What Bad Moms reminds us is that it is men who have boisterous, blackout weekends, who wake up with tigers and Mike Tyson in their hotel rooms. Men fly to Vegas and Thailand with their pals, sleep with prostitutes, cheat on their wives. In Bad Moms a husband tries to shrug off his online masturbatory marital affair Anthony Weiner style – “I never even touched her!” Women lead different lives, the film tells us. Amy (Mila Kunis) works at a “hip” coffee manufacturer, makes breakfast every morning for her two children, takes the family dog to the vet, does her son’s homework for him, drops her daughter off at soccer practice and never forgets to remind them that she loves them, all in a day’s time with a truly obnoxious voiceover accompaniment. It’s a little worn in terms of mothers-doing- it-all tales, but what is to follow is Amy breaking bad. That “bad” looks nothing like what her male counterparts get up to.

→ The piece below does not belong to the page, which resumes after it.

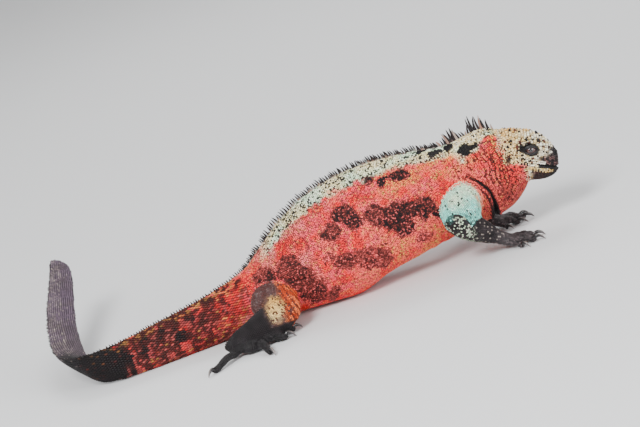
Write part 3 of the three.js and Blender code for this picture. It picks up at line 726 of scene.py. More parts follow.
    def tail(self, where: Sites, fleck: Array, broad: Array, fine: Array) -> Array:
        """Red tail with dark bars that close up towards its end."""
        out = self.flank(where, fleck, broad, fine)
        at = where.at
        rear = smoothstep(-105, -160, at[:, 0])
        out = blend(out, "plum", rear * (fleck < 0.45) * 0.7)
        out = blend(out, "deep_red", rear * (fleck > 0.45) * 0.5)
        mottled = smoothstep(0.42, 0.56, layered(at, 9, 57)) * rear
        out = blend(out, "umber", mottled * (fleck > 0.3) * 0.8)
        out = blend(out, "ochre", rear * (fleck > 0.93) * 0.6)
        bars = 0.5 + 0.5 * np.sin(at[:, 0] / 11.5 * 2 * math.pi / 1.7 + (fine - 0.5) * 3)
        bars *= smoothstep(-130, -230, at[:, 0]) * 0.65
        out = blend(out, "umber", smoothstep(0.36, 0.66, bars + (fleck - 0.5) * 0.5) * 0.9)
        dark = self.patches(at, TAIL_BARS, np.where(at[:, 1] > 0, LEFT_SHIFT, 0.0)) + (fine - 0.5) * 0.4
        dark += (fleck - 0.5) * 0.4
        out = blend(out, "umber", smoothstep(0.35, 0.55, dark) * 0.9)
        out = blend(out, "black", smoothstep(0.75, 1.05, dark) * 0.8)
        top = fade(0.1, 0.22, np.abs(where.round)) * (fleck > 0.6)
        out = blend(out, "ochre", top * 0.5)
        out = blend(out, "umber", fade(0.1, 0.3, np.abs(where.round)) * (fleck < 0.35) * 0.9)
        end = smoothstep(-264, -294, at[:, 0] + (fine - 0.5) * 16)
        return blend(out, "black", end * (0.95 - 0.4 * (fleck > 0.85)))

    def tail_end(self, where: Sites, fleck: Array, broad: Array, fine: Array) -> Array:
        """Slate and lilac end, black with painted shadow where it turns, pale on the keels of its outer side."""
        at = where.at
        out = blend("lilac", "charcoal", smoothstep(0.3, 0.75, broad) * 0.55)
        # black over the part of the tail end where it turns is painted shadow
        bend = fade(10, 62, at[:, 1])
        out = blend(out, "black", bend * 0.85)
        pale = (np.abs(where.round) < 0.55) * smoothstep(0.3, 0.8, fleck)
        return blend(out, "bone", pale * 0.35 * (1 - bend) + (fleck > 0.97) * 0.4)

    def upper_arm(self, where: Sites, fleck: Array, broad: Array, fine: Array) -> Array:
        """Sea-green upper arm, flecked with black, paler in front."""
        at = where.at
        out = blend("sea", "mint", smoothstep(46, 72, side_height(at) + (broad - 0.5) * 30))
        front = smoothstep(179, 188, at[:, 0] + (fine - 0.5) * 10)
        out = blend(out, blend("salmon", "orange", fine), front * 0.85)
        out = blend(out, "white", (fleck > 0.35) * (fleck < 0.5) * 0.45)
        low = fade(26, 42, side_height(at) + (fine - 0.5) * 14 + (at[:, 0] - 160) * 0.35)
        spots = (fleck > 0.95) * 0.85 + low * (fleck > 0.35) * 0.85
        return blend(out, "black", spots)

    def forearm(self, where: Sites, fleck: Array, broad: Array, fine: Array) -> Array:
        """Charcoal forearm, flecked with pale scales near the elbow."""
        at = where.at
        near = fade(156, 174, at[:, 0])
        out = blend("black", "charcoal", 0.1 + 0.6 * fine)
        out = blend(out, "mint", near * (fleck > 0.68) * 0.8)
        return blend(out, "bone", (fleck > 0.88) * 0.6)

    def thigh(self, where: Sites, fleck: Array, broad: Array, fine: Array) -> Array:
        """Mottled thigh: brown above, cream in the middle, rust in front of the knee."""
        at, v = where.at, side_height(where.at)
        out = blend("umber", "grey", 0.15 + 0.5 * fine + (fleck > 0.8) * 0.3)
        middle = fade(0.55, 1.15, np.hypot((at[:, 0] + 84) / 14, (v - 13) / 18) + (fine - 0.5) * 0.5)
        cream = blend("cream", "ochre", broad)
        out = blend(out, blend(cream, "umber", (fleck > 0.78) * 0.85), middle)
        front = smoothstep(-77, -70, at[:, 0] + (fine - 0.5) * 9)
        warm = blend("rust", "orange", smoothstep(0.35, 0.8, fine))
        stripes = np.sin((at[:, 0] + v * 0.35) * 1.1 + fine * 2)
        warm = blend(warm, "umber", (stripes > 0.55) * 0.6)
        return blend(out, warm, front * (fleck > 0.1))

    def shank(self, where: Sites, fleck: Array, broad: Array, fine: Array) -> Array:
        """Charcoal shank that takes the thigh's colours round the knee."""
        out = blend("charcoal", "black", 0.6 + fine * 0.4)
        knee = self.thigh(where, fleck, broad, fine)
        near = smoothstep(-102, -90, where.at[:, 0] + (fine - 0.5) * 8)
        return blend(out, knee, near * smoothstep(-9, -4, side_height(where.at)))

    def head(self, where: Sites, fleck: Array, broad: Array, fine: Array) -> Array:
        """Cream and ochre face with black between its scales, dark eye, nose and chin; painted shade round the eye, in
        the mouth and in the nostril, and painted highlights on the upper lip and behind the nostril.
        """
        local = to_head(where.at)
        x, z = local[:, 0], local[:, 2]
        rear = fade(6, 30, x)
        out = blend("cream", "ochre", np.clip(smoothstep(0.4, 0.8, broad) * 0.5 + rear * 0.45, 0, 1))
        out = blend(out, "white", (fleck > 0.5) * (0.75 - 0.4 * rear))
        out = blend(out, "umber", (fleck < 0.23) * 0.85)
        out = blend(out, "black", (fleck < 0.13) * 0.9)
        # black round the eye: dark skin, with painted shadow under the brow
        eye = np.hypot((x - 22.5) / 12.5, (z - 9) / 6.8) + (fine - 0.5) * 0.4
        out = blend(out, "black", fade(0.85, 1.05, eye) * 0.93)
        nose = smoothstep(45, 53, x + (fine - 0.5) * 8) * fade(7, 13, z + (fine - 0.5) * 6)
        out = blend(out, blend("charcoal", "black", fine), nose * (fleck > 0.12) * 0.93)
        cheek = fade(12, 26, x) * fade(-13, -7, z + (fine - 0.5) * 8)
        out = blend(out, "red", cheek * (fleck > 0.2) * 0.9)
        out = blend(out, "rose", cheek * (fleck > 0.7) * 0.6)
        gap = z - mouth_line(x)
        front = smoothstep(33, 37, x)
        muzzle = smoothstep(34, 41, x + (fine - 0.5) * 6) * smoothstep(0.9, 1.6, gap) * fade(-4, 1, z)
        soft_grey = blend(tint("grey", len(x)) * 0.8, "plum", np.full(len(x), 0.35))
        dusk = smoothstep(0.42, 0.66, noise(local, 2.4, 52)) * 0.85
        out = blend(out, blend(soft_grey, "black", dusk), muzzle * 0.9)
        # white patch above the mouth: a painted highlight on the pale upper lip
        out = blend(out, "white", fade(0.8, 1.1, np.hypot((x - 39.5) / 5.0, (z + 8.6) / 1.9)) * 0.85)
        # black along the closed lips is painted shade in the mouth's slit
        out = blend(out, "black", fade(0.5, 1.0, np.abs(gap)) * smoothstep(20, 27, x) * (1 - front) * 0.9)
        chin = smoothstep(26, 33, x) * fade(-19.5, -16.5, z + (fine - 0.5) * 3)
        out = blend(out, blend("black", "umber", fine), chin * (fleck > 0.12) * 0.93)
        below = line_distance(x, z, LOWER_LIP)
        lip = blend("cream", "ochre", (fleck > 0.5) * 0.5)
        out = blend(out, blend(lip, "black", (fleck < 0.14) * 0.8), fade(1.7, 2.5, below))
        # black in the open mouth is painted shade between the lips
        out = blend(out, "black", front * (gap < 1.0) * (gap > -3.4) * 0.97)
        # white spot behind the nostril: a painted highlight
        out = blend(out, "white", fade(1.5, 2.6, np.hypot(x - 49.5, z - 3.5)) * 0.8)
        # black nostril: dark skin round it and painted shade in its pit
        nostril = np.hypot(x - NOSTRIL_X, z - NOSTRIL_Z)
        out = blend(out, "black", fade(1.6, 3.0, nostril) * 0.97)
        ear = fade(0.6, 1.1, np.hypot((x + 1) / 3.2, (z + 3) / 7.5))
        return blend(out, blend("umber", "black", fine), ear * (fleck > 0.3) * 0.8)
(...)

Amy, along with her mom crew Carla (Kathryn Hahn) and Kiki (Kristen Bell), go rogue enough to get an “R” rating mostly for coarse language. They hit up the movies and catcall the actor on the screen. They wreak havoc in a grocery store while Icona Pop’s 2012 hit “I Don’t Care” plays. Amy stops making breakfast every day, going so far as to eat leftover nachos in front of her children in the morning. Can you imagine?! Of course PTA overlord Gwendolyn (Christina Applegate) will have nothing to do with their foul behavior, and war ensues over the PTA president position, a predictable war that carries half of the film. The climax of the fight involves two competing house parties, Amy’s being one that would be funnier if it didn’t feel like a tamer version of the rager in the Tina Fey-Amy Poehler film Sisters. Kathryn Hahn is as funny as she always is, as is Kristen Bell, but both are trapped in a script that cages them into clichés and sentimentality that the writers of The Hangover are not known for getting right.

Bad Moms certainly helps to prove that women are funny, so funny that they are able to shine through some pretty tired storylines. When Kiki’s controlling husband shows up at a girls-day-out lunch and tells her she needs to be at home with the children, Hahn brilliantly bites back, “Nice to meet you Ike Turner.” That’s sure to get some laughs. And Mila Kunis’ rant to her son about how he needs to do his own homework so that he doesn’t become an entitled asshole might get some claps. But even with all that firepower from the hilarious women leading the cast, Bad Moms never lets them go nuts. The final shot is of the women boarding a plane; perhaps that is where the real fun will be had. We just don’t get to see it.